Maria Fernanda Prates, 70 anos, trabalhou durante mais de 25 anos no Serviço de Psicologia e Orientação (SPO) da Escola Secundária Pedro Nunes, em Lisboa. E elogia a aposta dos últimos anos no reforço do ensino profissional, abrindo cursos também nalgumas escolas secundárias. Para esta professora conselheira de orientação (actualmente reformada), os cursos profissionais são "fundamentais" e podem ser uma "excelente solução" para um determinado perfil de alunos, com dificuldades cognitivas ou emocionais. "É absolutamente necessário que existam, até porque é onde estes alunos estão bem.

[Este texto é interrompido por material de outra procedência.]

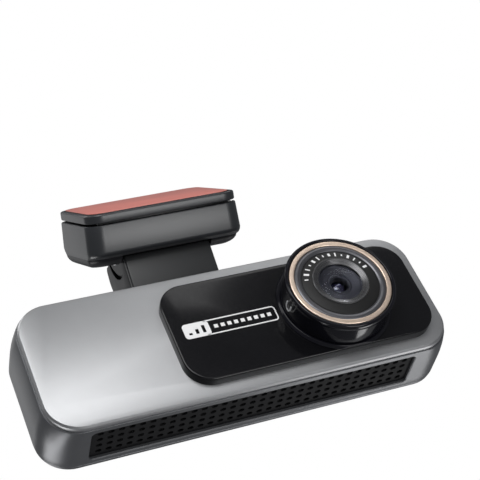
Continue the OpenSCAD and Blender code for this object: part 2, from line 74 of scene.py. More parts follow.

E podem ser excelentes técnicos nas suas áreas", garante, embora reconheça que ainda existe "muito desconhecimento" (até da parte dos professores) e "desconfiança" dos pais.
Da sua experiência em orientação vocacional, Fernanda Prates reconhece que "há sempre uma resistência grande por parte dos pais", em especial os de um estatuto social mais elevado, por temerem o tipo de colegas que os filhos vão ter. Receiam também que os cursos tenham menos saídas profissionais e não preparem tão bem os filhos para o ensino superior, caso decidam prosseguir os estudos. Nalguns casos, admite a professora, os pais até "têm razão" para temer porque "nem sempre as escolas têm os equipamentos e materiais necessários" para formar os alunos e "nem todos os professores têm perfil para isto". "Há espaços muito bons, outros menos bons", diz, sugerindo que, antes de escolherem a escola, pais e alunos vão conhecer as instalações e informar-se sobre os cursos.
Apesar de tudo, Maria Fernanda Prates não hesita em afirmar que os cursos profissionais e os cursos de educação e formação (CET) são uma das melhores armas de combate ao abandono escolar.
Só espera que a sua generalização - o Governo quer que este ano 50% dos alunos estejam inscritos em cursos de dupla certificação -, seja acompanhada do reforço do reforço de profissionais (psicólogos e professores) que ajudem os alunos na escolha do melhor percurso profissional.